What first attracted you to mountain biking?

At the time, I was really growing a strong desire to explore the outdoors, and mountain biking was a great way to do this. You can cover a lot of miles in a day on a mountain bike. It is also a great combination of strength, endurance and skill. You need to be strong and fit to pedal the bike long distances over tough terrain, but you also need to be a skilled bike handler to smoothly ride through and over the rocks, roots, streams, and other obstacles along the way.

How did your experience at Bolton School contribute to your mountain biking success?

I picked up a strong basis of hard work and dedication at Bolton School, both from sports and from academics. In particular, I remember water polo being very demanding. The training sessions were hard, but dedication in training paid off on game day. We were a new team and we were usually dominated by the other teams in the beginning, but we worked hard and improved quickly, and the team was soon winning championships. 

Why did you decide to compete in long-distance mountain biking?
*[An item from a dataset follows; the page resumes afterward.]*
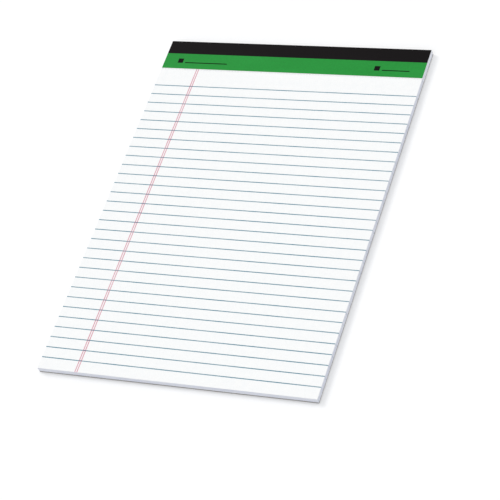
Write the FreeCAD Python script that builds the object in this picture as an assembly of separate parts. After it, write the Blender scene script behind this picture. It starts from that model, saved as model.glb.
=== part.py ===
import FreeCAD, Part
import math
import os

# A letter-size writing pad: ruled, perforated sheets on a grey backing board, wire-stitched through
# the head and closed by a folded header strip. Millimetres; X runs across the page, Y from the foot
# to the head, Z up. The origin is under the middle of the pad, on the surface it lies on.

# Paper
SHEET_WIDTH = 215.9
TORN_SHEET_LENGTH = 279.4
SHEET_COUNT = 50
SHEET_THICKNESS = 0.084
HEAD_EDGE_RADIUS = 0.35

# Perforation, one row of cuts just below the header strip
PERFORATION_BELOW_STRIP = 0.8
CUT_LENGTH = 1.6
CUT_WIDTH = 0.2
TIE_LENGTH = 0.8

# Printed ruling, drawn as flush inlays because a solid needs some depth
INK_DEPTH = 0.03
RULE_PITCH = 8.731
RULE_WIDTH = 0.8
FIRST_RULE_BELOW_PERFORATION = 16.6
FOOT_MARGIN = 6.0
MARGIN_FROM_LEFT = 31.25
MARGIN_LINE_WIDTH = 0.8
MARGIN_LINE_SPACING = 1.6

# Backing board
BOARD_THICKNESS = 0.76

# Header strip, printed dark with a green band along its lower edge
STRIP_THICKNESS = 0.15
FRONT_FLAP = 27.8
BACK_FLAP = 22.0
GREEN_BAND_HEIGHT = 15.0

# Wire stitches, bent from flat wire
STITCH_COUNT = 3
STITCH_SPACING = 72.0
STITCH_FROM_HEAD = 8.0
WIRE_WIDTH = 0.7
WIRE_THICKNESS = 0.4
CROWN_LENGTH = 12.7
CLINCH_LENGTH = 4.5
WIRE_BEND_RADIUS = 0.8
STITCH_CLEARANCE = 0.03

# Worked out from the sizes above
stub_length = FRONT_FLAP - STRIP_THICKNESS + PERFORATION_BELOW_STRIP
paper_length = TORN_SHEET_LENGTH + stub_length
pad_length = paper_length + STRIP_THICKNESS
foot_y = -pad_length / 2
head_y = foot_y + paper_length
left_x = -SHEET_WIDTH / 2
board_bottom = STRIP_THICKNESS
board_top = board_bottom + BOARD_THICKNESS
paper_top = board_top + SHEET_COUNT * SHEET_THICKNESS
strip_edge_y = pad_length / 2 - FRONT_FLAP
perforation_y = foot_y + TORN_SHEET_LENGTH
stitch_y = head_y - STITCH_FROM_HEAD


def box(x, y, z, length, width, height):
    return Part.makeBox(length, width, height, FreeCAD.Vector(x, y, z))


def profile_in_yz(points_and_arcs, x, length):
    """A closed outline in the YZ plane, pushed along X. Each item is a straight run (two points) or
    an arc (three points, the middle one on the arc)."""
    edges = []
    for item in points_and_arcs:
        corners = [FreeCAD.Vector(x, y, z) for y, z in item]
        if len(corners) == 2:
            edges.append(Part.LineSegment(*corners).toShape())
        else:
            edges.append(Part.Arc(*corners).toShape())
    return Part.Face(Part.Wire(edges)).extrude(FreeCAD.Vector(length, 0, 0))


def on_arc(centre_y, centre_z, radius, degrees):
    angle = math.radians(degrees)
    return (centre_y + radius * math.cos(angle), centre_z + radius * math.sin(angle))


def paper_block():
    """The trimmed stack of sheets, its top head edge pressed round under the strip."""
    r = HEAD_EDGE_RADIUS
    centre = (head_y - r, paper_top - r)
    outline = [
        [(foot_y, board_top), (head_y, board_top)],
        [(head_y, board_top), (head_y, paper_top - r)],
        [(head_y, paper_top - r), on_arc(*centre, r, 45), (head_y - r, paper_top)],
        [(head_y - r, paper_top), (foot_y, paper_top)],
        [(foot_y, paper_top), (foot_y, board_top)],
    ]
    return profile_in_yz(outline, left_x, SHEET_WIDTH)


def perforation_cuts():
    """A row of cuts through every sheet; the two end cuts run out through the edges."""
    pitch = CUT_LENGTH + TIE_LENGTH
    count = int((SHEET_WIDTH + TIE_LENGTH) // pitch)
    first_x = -(count * pitch - TIE_LENGTH) / 2
    last = count - 1
    cuts = []
    for i in range(count):
        start = left_x if i == 0 else first_x + i * pitch
        end = -left_x if i == last else first_x + i * pitch + CUT_LENGTH
        cuts.append(
            box(start, perforation_y - CUT_WIDTH / 2, board_top, end - start, CUT_WIDTH,
                paper_top - board_top)
        )
    return Part.makeCompound(cuts)


def margin_lines(cuts):
    """Two upright lines down the left margin, from the strip to the foot."""
    z = paper_top - INK_DEPTH
    lines = []
    for side in (-1, 1):
        centre = left_x + MARGIN_FROM_LEFT + side * MARGIN_LINE_SPACING / 2
        lines.append(
            box(centre - MARGIN_LINE_WIDTH / 2, foot_y, z, MARGIN_LINE_WIDTH,
                strip_edge_y - foot_y, INK_DEPTH)
        )
    return Part.makeCompound(lines).cut(cuts)


def rules(margins):
    """Rules across the whole page, broken where the margin lines cross them."""
    z = paper_top - INK_DEPTH
    first_y = perforation_y - FIRST_RULE_BELOW_PERFORATION
    count = int((first_y - foot_y - FOOT_MARGIN) // RULE_PITCH) + 1
    lines = [
        box(left_x, first_y - i * RULE_PITCH - RULE_WIDTH / 2, z, SHEET_WIDTH, RULE_WIDTH, INK_DEPTH)
        for i in range(count)
    ]
    return Part.makeCompound(lines).cut(margins)


def rounded_block(x, length, width, low, high, radius):
    """A block centred on x and on the stitch line, its four edges along Y rounded."""
    block = box(x - length / 2, stitch_y - width / 2, low, length, width, high - low)
    along_y = [edge for edge in block.Edges if edge.BoundBox.YLength > width / 2]
    return block.makeFillet(radius, along_y)


def stitch(x, extra=0.0):
    """One flat wire: a crown under the strip, two legs through the pad, and ends bent inwards
    inside the board. With extra it is the room for that wire, larger by this much all round."""
    low = board_bottom + STITCH_CLEARANCE - extra
    high = paper_top - STITCH_CLEARANCE + extra
    width = WIRE_WIDTH + 2 * extra
    wall = WIRE_THICKNESS + 2 * extra
    length = CROWN_LENGTH + 2 * extra
    radius = WIRE_BEND_RADIUS + extra
    between_ends = CROWN_LENGTH - 2 * (CLINCH_LENGTH + extra)
    outer = rounded_block(x, length, width, low, high, radius)
    inner = rounded_block(x, length - 2 * wall, width, low + wall, high - wall, radius - wall)
    gap = box(x - between_ends / 2, stitch_y - width / 2, low, between_ends, width, wall)
    return outer.cut([inner, gap])


def stitches(extra=0.0):
    first = -(STITCH_COUNT - 1) / 2 * STITCH_SPACING
    return [stitch(first + i * STITCH_SPACING, extra) for i in range(STITCH_COUNT)]


def backing_board(room):
    r = HEAD_EDGE_RADIUS
    centre = (head_y - r, board_bottom + r)
    outline = [
        [(foot_y, board_bottom), (head_y - r, board_bottom)],
        [(head_y - r, board_bottom), on_arc(*centre, r, -45), (head_y, board_bottom + r)],
        [(head_y, board_bottom + r), (head_y, board_top)],
        [(head_y, board_top), (foot_y, board_top)],
        [(foot_y, board_top), (foot_y, board_bottom)],
    ]
    return profile_in_yz(outline, left_x, SHEET_WIDTH).cut(room)


def header_strip(green_band):
    """One strip folded over the head: front flap, spine and back flap, glued flat all round."""
    inner = HEAD_EDGE_RADIUS
    outer = inner + STRIP_THICKNESS
    spine = head_y + STRIP_THICKNESS
    top = paper_top + STRIP_THICKNESS
    bend_y = head_y - inner
    high = (bend_y, paper_top - inner)
    low = (bend_y, board_bottom + inner)
    back_edge_y = spine - BACK_FLAP
    outline = [
        [(strip_edge_y, paper_top), (strip_edge_y, top)],
        [(strip_edge_y, top), (bend_y, top)],
        [(bend_y, top), on_arc(*high, outer, 45), (spine, high[1])],
        [(spine, high[1]), (spine, low[1])],
        [(spine, low[1]), on_arc(*low, outer, -45), (bend_y, 0)],
        [(bend_y, 0), (back_edge_y, 0)],
        [(back_edge_y, 0), (back_edge_y, board_bottom)],
        [(back_edge_y, board_bottom), (bend_y, board_bottom)],
        [(bend_y, board_bottom), on_arc(*low, inner, -45), (head_y, low[1])],
        [(head_y, low[1]), (head_y, high[1])],
        [(head_y, high[1]), on_arc(*high, inner, 45), (bend_y, paper_top)],
        [(bend_y, paper_top), (strip_edge_y, paper_top)],
    ]
    return profile_in_yz(outline, left_x, SHEET_WIDTH).cut(green_band)


def header_band():
    """The green field printed along the lower edge of the front flap."""
    top = paper_top + STRIP_THICKNESS
    return box(left_x, strip_edge_y, top - INK_DEPTH, SHEET_WIDTH, GREEN_BAND_HEIGHT, INK_DEPTH)


def build():
    cuts = perforation_cuts()
    margins = margin_lines(cuts)
    blue = rules(margins)
    room = stitches(STITCH_CLEARANCE)
    band = header_band()
    return {
        "ruled_sheets": paper_block().cut([cuts, margins, blue] + room),
        "page_rules": blue,
        "margin_lines": margins,
        "backing_board": backing_board(room),
        "binding_stitches": Part.makeCompound(stitches()),
        "header_strip": header_strip(band),
        "header_band": band,
    }


os.makedirs("parts", exist_ok=True)
for name, shape in build().items():
    shape.exportStep(f"parts/{name}.step")
    print(name, "solids", len(shape.Solids), "valid", shape.isValid(), "mm3", round(shape.Volume, 2))
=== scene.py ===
import math
import random

import bpy
from mathutils import Matrix, Vector


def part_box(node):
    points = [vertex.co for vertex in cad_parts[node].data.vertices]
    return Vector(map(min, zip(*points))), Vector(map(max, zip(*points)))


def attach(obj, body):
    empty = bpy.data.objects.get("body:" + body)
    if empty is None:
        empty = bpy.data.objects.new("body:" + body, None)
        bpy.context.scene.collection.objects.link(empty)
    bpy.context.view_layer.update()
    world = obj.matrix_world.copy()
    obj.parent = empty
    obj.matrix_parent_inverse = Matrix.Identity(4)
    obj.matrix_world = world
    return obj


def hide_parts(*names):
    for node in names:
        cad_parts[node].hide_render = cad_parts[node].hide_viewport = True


# A ruled writing pad lying on a white table. Metres, in the frame of the CAD model: X runs across
# the page, Y from the foot to the head, Z up.

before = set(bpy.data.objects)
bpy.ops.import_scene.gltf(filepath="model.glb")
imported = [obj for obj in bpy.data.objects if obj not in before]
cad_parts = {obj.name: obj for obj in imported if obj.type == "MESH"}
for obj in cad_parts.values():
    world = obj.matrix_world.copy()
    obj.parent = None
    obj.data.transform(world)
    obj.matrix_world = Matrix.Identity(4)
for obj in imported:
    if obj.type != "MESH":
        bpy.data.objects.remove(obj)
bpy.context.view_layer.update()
chance = random.Random(11)

MM = 0.001

# Places worked out from the frame
block_low, block_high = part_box("ruled_sheets")
board_low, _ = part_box("backing_board")
_, strip_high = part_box("header_strip")
band_low, band_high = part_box("header_band")
rules_low, rules_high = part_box("page_rules")
margin_low, margin_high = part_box("margin_lines")

# Sizes of the sheets and their print that the boxes don't give
SHEET_COUNT = 50
TORN_SHEET_LENGTH = 279.4 * MM
CUT_LENGTH = 1.6 * MM
CUT_WIDTH = 0.2 * MM
TIE_LENGTH = 0.8 * MM
HEAD_EDGE_RADIUS = 0.35 * MM
RULE_PITCH = 8.731 * MM
RULE_WIDTH = 0.8 * MM
MARGIN_LINE_WIDTH = 0.8 * MM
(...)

I started racing just after college. The races I started with were long, but not extreme distances, probably around 25 miles. After a couple of seasons, I noticed that I seemed to get stronger when other people would fade on longer rides and races. So I started looking for longer races where I could put that endurance to use. I ended up in one of the toughest, most gruelling sports in the world, 24-hour solo mountain bike racing.

What were the main challenges you faced when you first started competing?

In the shorter races, other riders just had more pure speed than me. I was very close to my limit for speed, but not for endurance. I always struggled at high altitude, as racing in places like Colorado, at 7,000 to 10,000 feet, I was never as comfortable as some other athletes. There is not as much oxygen and it feels like you are breathing through a straw.

Looking back, what was the highlight of your career?

I think my third 24-Hour Solo World Championship. The sport was peaking at that time and lots of top riders were focusing on endurance mountain biking and they were all gunning for me. The venue and course at Whistler Mountain in British Columbia was also truly world class. I had a strong race and I think it really made me established in the sport.

What advice would you give to pupils interested in mountain biking?

Go out and explore on your bike! Plan out some big rides that will challenge you and try to complete them.  

In your opinion, what does the future hold for this particular sport?

There are always new disciplines coming along for mountain biking: 100 milers, stage races and 24-hour races, to name a few. The style of race changes, but there will always be the thrill of riding fast through the woods under your own power. The technology of the bikes will also advance and the format of races will be tweaked, but the essence will always stay the same.